威爾先生把它們拿出來,翻了其中一張,有點發冷,停下來。
我看到『11月22日』,以及『粉紅色水藍香奈兒套裝』他回憶,「我只是胃的深處,有翻攪的感覺。」
那是賈桂琳的筆跡,便條紙是她為了要去達拉斯所列的清單,1963年11月那次致命的旅程。
威爾先生在2016年3月把這便條紙,正式交給美國政府。從那以後被存放於波士頓的約翰·甘迺迪總統圖書館與博物館:低調不被注意,未公開,甚至可能是禁區。
捐出去以後,一位檔案員兩次告訴威爾先生,甘迺迪夫人的便條紙不能公開。因為她女兒賈洛琳甘迺迪不同意。那並未在他捐出去的合約寫明,讓他很不舒服。
「我感到被竹棍打到」在他把送出去的檔案掃描給紐約時報。
但被時代雜誌問到這問題時,圖書館的主管說,大家誤會了該名檔案人員,甘迺迪夫人的清單會盡快公開。
有關這份捐出去的便條檔案,會造成這些困擾,反映出誰才擁有這幾張便條紙的複雜性。
特別是在甘迺迪家族圖書館,自從2015年就群龍無首,在他的主管與圖書館基金會的董事鬧翻去職後。

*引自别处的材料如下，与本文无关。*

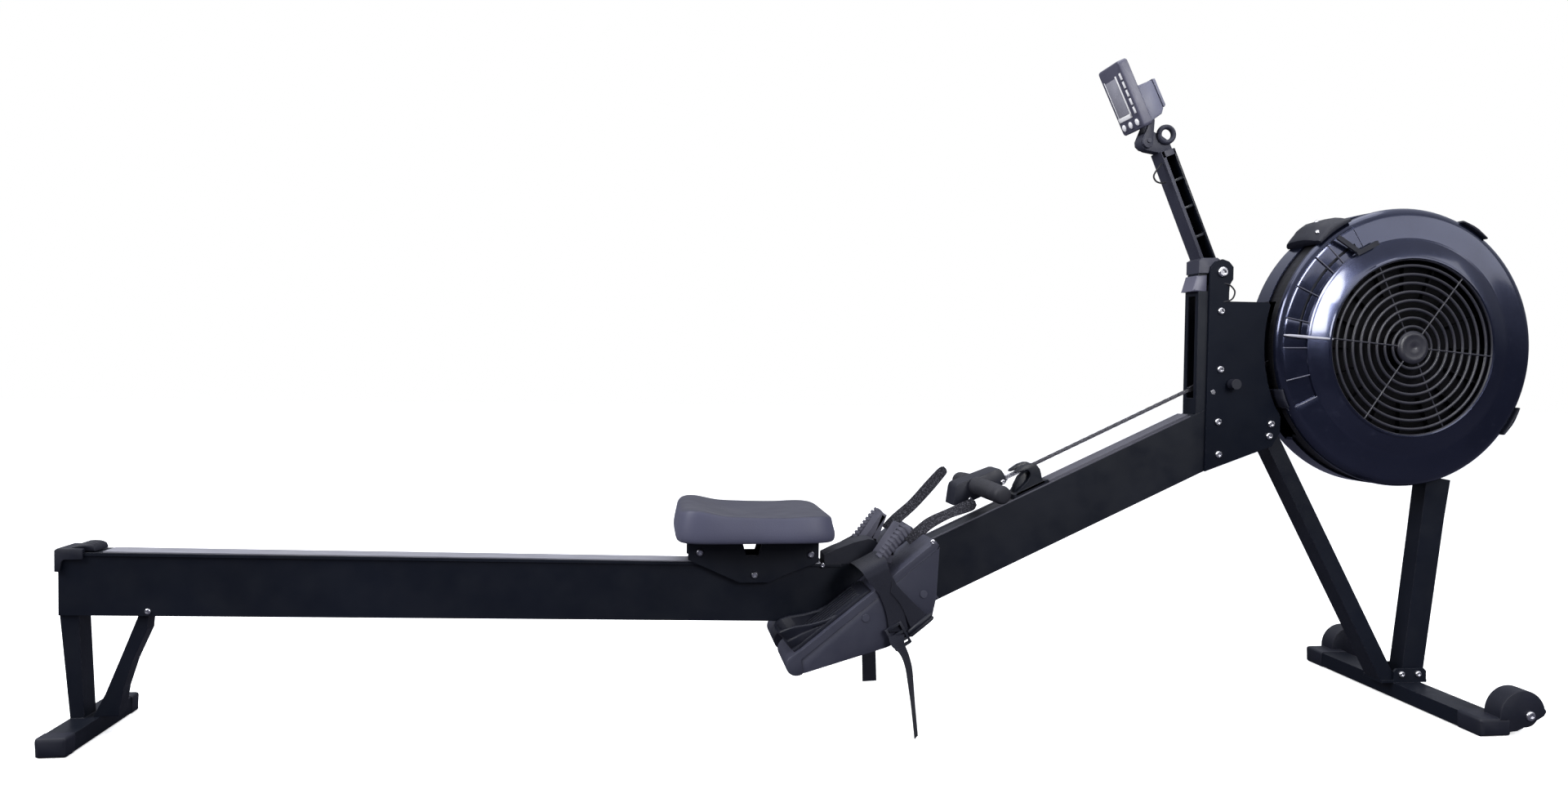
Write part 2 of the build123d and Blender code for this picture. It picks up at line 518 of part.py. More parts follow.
STRAP = 2.5
arch = slab([on_board(196, 14.3), on_board(196, 44), on_board(203.6, 48), on_board(203.6, 33), on_board(201, 30),
             on_board(201, 14.3)], -BOARD_INNER - 14, -BOARD_INNER - 3)
over = slab([on_board(170, 40), on_board(170, 44), on_board(203.6, 46), on_board(203.6, 42)], -126, -37)
outside = slab([on_board(168, 44), on_board(204, 46), (101, 190), (64, 152)], -BOARD_OUTER - 0.3 - STRAP,
               -BOARD_OUTER - 0.3)
outside += slab([on_board(170, 40), on_board(170, 44), on_board(203.6, 46), on_board(203.6, 42)],
                -BOARD_OUTER - 0.3 - STRAP, -125)
TAIL_Y = (-152.0, -149.0)
tail = slab([(67, 136), (91, 140), (97, 90), (104, 6), (84, 6), (80, 86)], TAIL_Y[0], TAIL_Y[1])
link = block(66, 90, TAIL_Y[0], -BOARD_OUTER - 0.3, 136, 139)
parts["foot_straps"] = both(arch + over + outside + tail + link)

buckle = bar((54, 138), (108, 176), 20, -BOARD_OUTER - 9, -BOARD_OUTER - 2.9)
buckle -= bar((66, 146), (74, 152), 12, -BOARD_OUTER - 20, -BOARD_OUTER)
buckle -= bar((84, 159), (94, 166), 12, -BOARD_OUTER - 20, -BOARD_OUTER)
parts["strap_buckles"] = both(buckle - slab([(60, 130), (95, 130), (95, 142), (60, 142)], -160, -100))


def tongue(points, y0, y1):
    """Curved strap end with an even thickness."""
    strip = bar(points[0], points[1], 3.2, y0, y1)
    for a, b in zip(points[1:], points[2:]):
        strip += bar(a, b, 3.2, y0, y1) + rod(b[0], b[1], 1.6, y0, y1)
        strip += rod(a[0], a[1], 1.6, y0, y1)
    return strip


far_tongue = tongue([(92, 300), (112, 331), (145, 362), (180, 401)], 50, 70)
near_tongue = tongue([(99, 302), (124, 313), (165, 336), (200, 347)], -56, -36)
parts["strap_tongues"] = group(far_tongue, near_tongue)

# ---- seat ---------------------------------------------------------------------------------------------
SEAT_HALF = 115.0
pad = slab([(-262, 303.5), (-56, 303.5), (-37, 308), (-44, 338), (-66, 350), (-110, 348), (-172, 344),
            (-225, 352), (-262, 362), (-276, 358), (-284, 338), (-286, 316)], -SEAT_HALF, SEAT_HALF)
pad = fillet(pad.edges().filter_by(Axis.X, reverse=True).group_by(Axis.Y)[0], 6)
pad = fillet(pad.edges().filter_by(Axis.X, reverse=True).group_by(Axis.Y)[-1], 6)
parts["seat_pad"] = pad

FRONT_ROLLER = (-64.0, rail_z(-64.0, -TRACK - 15.3))
REAR_ROLLER = (-245.0, rail_z(-245.0, -TRACK - 15.3))
GUIDE_RADIUS = 12.6
GUIDE_ROLLER = (-156.0, rail_z(-156.0, FLANGE + GUIDE_RADIUS + 0.4))
carriage = block(-262, -53, -60, 60, 299, 303.5)
carriage -= block(-178, -138, -14, 14, 290, 310)
cheek = slab([(-264, 303), (-264, 262), (-206, 236), (-180, 224), (-132, 224), (-110, 234), (-51, 256),
              (-51, 303)], -33, -28.5)
cheek -= slab([(-178, 296), (-142, 296), (-150, 268), (-170, 268)], -40, -20)
for x, z in (FRONT_ROLLER, REAR_ROLLER, GUIDE_ROLLER):
    cheek -= rod(x, z, 4, -40, -20)
parts["seat_carriage"] = carriage + cheek + mirrored(cheek)


def roller_pair(x, z):
    """Two coaxial rollers on one turning sleeve."""
    pair = ring(x, z, 15, 4, -15.5, -5.5) + ring(x, z, 15, 4, 5.5, 15.5)
    return pair + ring(x, z, 9, 4, -22, 22)


parts["front_seat_rollers"] = roller_pair(*FRONT_ROLLER)
parts["rear_seat_rollers"] = roller_pair(*REAR_ROLLER)
guide = ring(GUIDE_ROLLER[0], GUIDE_ROLLER[1], GUIDE_RADIUS, 4, -27.8, -RAIL_HALF - 0.4)
parts["guide_rollers"] = both(guide)
PIN = 4 - SEAT_GAP
long_pins = group(rod(*FRONT_ROLLER, PIN, -36, 36), rod(*REAR_ROLLER, PIN, -36, 36))
parts["roller_axles"] = group(long_pins, rod(*GUIDE_ROLLER, PIN, -36, -RAIL_HALF - 0.5),
                              rod(*GUIDE_ROLLER, PIN, RAIL_HALF + 0.5, 36))

# ---- monitor arm --------------------------------------------------------------------------------------
arm = slab([(532, 949), (557, 957), (638, 769), (611, 765)], -18, 18)
arm -= slab([(540, 932), (560, 940), (636, 762), (614, 775)], -15.5, 18.5)
knuckle = slab([(600, 744.5), (600, 767), (611, 771), (638, 772), (655, 761), (662, 750), (661, 738), (650, 730),
                (636, 731), (628, 738), (626, 744.5)], -22, 22)
arm += knuckle
TILT = (512.0, 968.0)
head = slab([(532, 949), (557, 957), (550, 968), (530, 972), (512, 978), (503, 972), (503, 962), (511, 958)],
            -10, 10)
arm += head
eye = ring(544, 980, 16, 9, -18, -6)
arm += eye
arm -= rod(PIVOT[0], PIVOT[1], 6 + RUNNING_GAP, -30, 30)
arm -= rod(TILT[0], TILT[1], 4 + RUNNING_GAP, -30, 30)
parts["monitor_arm"] = arm

FACE_TOP = (441.0, 1092.0)
FACE_BOTTOM = (492.0, 985.0)
MONITOR_HALF = 39.0
face_length = math.hypot(FACE_BOTTOM[0] - FACE_TOP[0], FACE_BOTTOM[1] - FACE_TOP[1])
along = ((FACE_BOTTOM[0] - FACE_TOP[0]) / face_length, (FACE_BOTTOM[1] - FACE_TOP[1]) / face_length)
back = (-along[1], along[0])


def on_monitor(down, deep):
    """XZ point at a distance down the monitor's face and a depth behind it."""
    return (FACE_TOP[0] + down * along[0] + deep * back[0], FACE_TOP[1] + down * along[1] + deep * back[1])


def monitor_slab(d0, d1, e0, e1, y0, y1):
    return slab([on_monitor(d0, e0), on_monitor(d1, e0), on_monitor(d1, e1), on_monitor(d0, e1)], y0, y1)


case = monitor_slab(0, face_length, 0, 18.5, -MONITOR_HALF, MONITOR_HALF)
SCREEN = (16.0, 78.0, -12.0, 27.0)            # down from, down to, y from, y to
case -= monitor_slab(SCREEN[0], SCREEN[1], -5, 2.0, SCREEN[2], SCREEN[3])
BUTTON_DOWN = 106.0
BUTTON_RADIUS = 5.0
button_rotation = math.degrees(math.atan2(back[0], back[1]))
BUTTON_YS = (24.0, 0.0, -24.0)


def face_pin(y, radius, e0, e1):
    """Short cylinder square to the monitor's face."""
    x, z = on_monitor(BUTTON_DOWN, (e0 + e1) / 2)
    return Pos(x, y, z) * Rot(0, button_rotation, 0) * Cylinder(radius, e1 - e0)


for y in BUTTON_YS:
    case -= face_pin(y, BUTTON_RADIUS + 0.4, -5, 6)
parts["monitor_case"] = case
parts["monitor_screen"] = monitor_slab(SCREEN[0], SCREEN[1], 0.6, 2.0, SCREEN[2], SCREEN[3])
for name, y in zip(("menu_button", "units_button", "power_button"), BUTTON_YS):
    parts[name] = face_pin(y, BUTTON_RADIUS, -1.8, 3.2)
box = slab([on_monitor(34, 18.5), on_monitor(36, 50), on_monitor(94, 50), on_monitor(104, 40),
            on_monitor(112, 18.5)], -28, 28)
ears = slab([on_monitor(90, 20), on_monitor(90, 38), on_monitor(115, 34), (519, 964), (517, 958),
             (508, 956), (501, 962), (500, 970), on_monitor(118, 20)], -16, -10.3)
ears -= rod(TILT[0], TILT[1], 4, -30, 30)
parts["monitor_back"] = box + ears + mirrored(ears) + rod(TILT[0], TILT[1], 4, -18, 18)

# ---- fasteners ----------------------------------------------------------------------------------------
def bolt(x, z, head_radius=6.5, head=4.0):
    """Bolt through the side plates with a domed head on each side."""
    shaft = rod(x, z, 4 - SEAT_GAP, -PLATE_OUTER - 0.5, PLATE_OUTER + 0.5)
    near = rod(x, z, head_radius, -PLATE_OUTER - head, -PLATE_OUTER)
    return shaft + near + mirrored(near)


bolts = [bolt(x, z) for x, z in [*UPRIGHT_BOLTS, *BEAM_BOLTS, (740, 487), (737, 466)]]
pivot_bolt = (rod(PIVOT[0], PIVOT[1], 6, -22.3, 22.3)
              + rod(PIVOT[0], PIVOT[1], 4 - SEAT_GAP, -PLATE_OUTER - 0.5, PLATE_OUTER + 0.5))
near_head = rod(PIVOT[0], PIVOT[1], 9.5, -PLATE_OUTER - 6, -PLATE_OUTER)
pivot_bolt += near_head + mirrored(near_head)
knob = rod(KNOB[0], KNOB[1], 5 - RUNNING_GAP, -40, PLATE_INNER - 46) + rod(KNOB[0], KNOB[1], 9, -46, -31)
parts["locking_knob"] = knob
leg_bolts = []
for x, z in LEG_BOLTS:
    leg_bolt_head = rod(x, z, 6, -28, -24.5)
    leg_bolts.append(rod(x, z, 4 - SEAT_GAP, -25, 25) + leg_bolt_head + mirrored(leg_bolt_head))
parts["frame_bolts"] = group(*bolts, pivot_bolt, *leg_bolts)


# ---- write --------------------------------------------------------------------------------------------
for name, shape in parts.items():
    export_step(Pos(CENTRING, 0, 0) * shape, os.path.join("parts", name + ".step"))
print(len(parts), "nodes")
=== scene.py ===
import json
from math import copysign, cos, dist, exp, hypot, pi, radians, sin, sqrt, tau

import bmesh
import bpy
from mathutils import Matrix, Vector
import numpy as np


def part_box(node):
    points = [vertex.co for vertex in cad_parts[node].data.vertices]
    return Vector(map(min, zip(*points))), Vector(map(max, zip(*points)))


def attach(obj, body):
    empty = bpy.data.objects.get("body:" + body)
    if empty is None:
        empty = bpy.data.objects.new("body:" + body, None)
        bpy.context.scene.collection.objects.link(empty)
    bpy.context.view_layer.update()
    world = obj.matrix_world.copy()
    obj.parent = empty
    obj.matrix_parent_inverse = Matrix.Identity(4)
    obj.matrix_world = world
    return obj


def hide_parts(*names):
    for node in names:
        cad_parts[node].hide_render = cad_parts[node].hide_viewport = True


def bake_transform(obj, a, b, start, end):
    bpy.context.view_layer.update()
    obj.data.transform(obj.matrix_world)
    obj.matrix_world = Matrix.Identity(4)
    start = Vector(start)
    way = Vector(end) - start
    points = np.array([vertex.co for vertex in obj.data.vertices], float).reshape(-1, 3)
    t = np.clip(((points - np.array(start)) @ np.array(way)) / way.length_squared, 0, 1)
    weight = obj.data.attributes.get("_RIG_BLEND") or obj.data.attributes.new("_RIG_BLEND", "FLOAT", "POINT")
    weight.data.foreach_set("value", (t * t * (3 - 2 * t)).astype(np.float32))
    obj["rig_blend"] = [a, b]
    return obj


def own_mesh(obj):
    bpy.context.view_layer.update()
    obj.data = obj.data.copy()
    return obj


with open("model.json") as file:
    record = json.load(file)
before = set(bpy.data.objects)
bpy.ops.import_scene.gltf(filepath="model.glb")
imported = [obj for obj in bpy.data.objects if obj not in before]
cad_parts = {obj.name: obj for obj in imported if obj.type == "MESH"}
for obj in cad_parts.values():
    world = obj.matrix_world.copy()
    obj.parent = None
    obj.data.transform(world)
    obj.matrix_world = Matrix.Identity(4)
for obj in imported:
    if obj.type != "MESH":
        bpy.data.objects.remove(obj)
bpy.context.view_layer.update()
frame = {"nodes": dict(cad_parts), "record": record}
NODES = frame["nodes"]
MM = 0.001


# ---- materials ----
class Finish:
    """One procedural material: a Principled shader and the nodes that feed it."""

    def __init__(self, name, **sockets):
        self.material = bpy.data.materials.new(name)
        self.material.use_nodes = True
        self.tree = self.material.node_tree
        self.shader = self.tree.nodes["Principled BSDF"]
        self.place = self.node("TexCoord").outputs["Object"]
        self.normal = None
        for socket, value in sockets.items():
            self.feed(self.shader.inputs[socket.replace("_", " ")], value)

    def node(self, kind, inputs=None, **settings):
        node = self.tree.nodes.new("ShaderNode" + kind)
        for key, value in settings.items():
            setattr(node, key, value)
        for key, value in (inputs or {}).items():
            self.feed(node.inputs[key], value)
        return node

    def feed(self, socket, value):
        if isinstance(value, bpy.types.NodeSocket):
            self.tree.links.new(value, socket)
        else:
            socket.default_value = (*value, 1.0) if socket.type == "RGBA" else value

    def noise(self, scale, detail=3.0, roughness=0.55, place=None):
        node = self.node("TexNoise", {"Vector": place or self.place, "Scale": scale,
                                      "Detail": detail, "Roughness": roughness})
        return node.outputs["Fac"]

    def stretch(self, x, y, z):
        """The place, scaled differently along each axis."""
        return self.node("VectorMath", {0: self.place, 1: (x, y, z)}, operation="MULTIPLY").outputs[0]

    def remap(self, value, low, high, to_low=0.0, to_high=1.0):
        node = self.node("MapRange", {"Value": value, "From Min": low, "From Max": high,
                                      "To Min": to_low, "To Max": to_high})
        return node.outputs["Result"]

    def varied(self, scale, detail, low=0.0, high=1.0):
        """Value that drifts between low and high over the surface."""
        return self.remap(self.noise(scale, detail), 0.3, 0.7, low, high)

    def math(self, operation, *values):
        return self.node("Math", dict(enumerate(values)), operation=operation).outputs[0]

    def mix(self, factor, first, second):
        node = self.node("Mix", data_type="RGBA")
        for key, value in ((0, factor), (6, first), (7, second)):
            self.feed(node.inputs[key], value)
        return node.outputs[2]

    def clouded(self, scale, detail, first, second):
        """Colour that drifts between two colours over the surface."""
        return self.mix(self.varied(scale, detail), first, second)

    def colour(self, value):
        self.feed(self.shader.inputs["Base Color"], value)

    def roughness(self, value):
        self.feed(self.shader.inputs["Roughness"], value)

    def rounded_edges(self, radius):
        """Edges catch the light as if they had a small radius."""
        self.normal = self.node("Bevel", {"Radius": radius}, samples=4).outputs[0]

    def bump(self, height, strength, distance):
        inputs = {"Height": height, "Strength": strength, "Distance": distance}
        if self.normal is not None:
            inputs["Normal"] = self.normal
        self.normal = self.node("Bump", inputs).outputs[0]

    def edge_wear(self, radius):
        """Mask that is 1 on sharp outer edges, broken up by noise."""
        bevel = self.node("Bevel", {"Radius": radius}, samples=4).outputs[0]
        flat = self.node("NewGeometry").outputs["Normal"]
        facing = self.node("VectorMath", {0: bevel, 1: flat}, operation="DOT_PRODUCT").outputs["Value"]
        edge = self.remap(facing, 0.95, 0.6)
        return self.math("MULTIPLY", edge, self.remap(self.noise(180.0), 0.45, 0.62))

    def done(self):
        if self.normal is not None:
            self.feed(self.shader.inputs["Normal"], self.normal)
        return self.material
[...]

在這之前,研究人員要借用這裡的檔案,也是受夠當中的複雜性與一大堆限制。
比起任何總統的圖書館,甘迺迪圖書館數十年來就非常嚴格有選擇性,誰可以進來看到甚麼。『總統如何重寫歷史』的作者安東尼說
被暗殺當時,她所穿留有血漬的粉紅色套裝,需要到2103年才能公開。
「這東西是某人給的,他剛好有這東西」她說。可能會引發討論,「這家族有這東西嗎」她說。指的是賈桂琳的家族,「或我們有」
不管文件來源如何,將永久保留在圖書館。Leaming女士所寫前第一夫人的傳記,指出賈桂琳在甘迺迪被暗殺後有創傷後症候群,她了解任何有關這種紀錄的保護性,無傷,但帶有重要意味。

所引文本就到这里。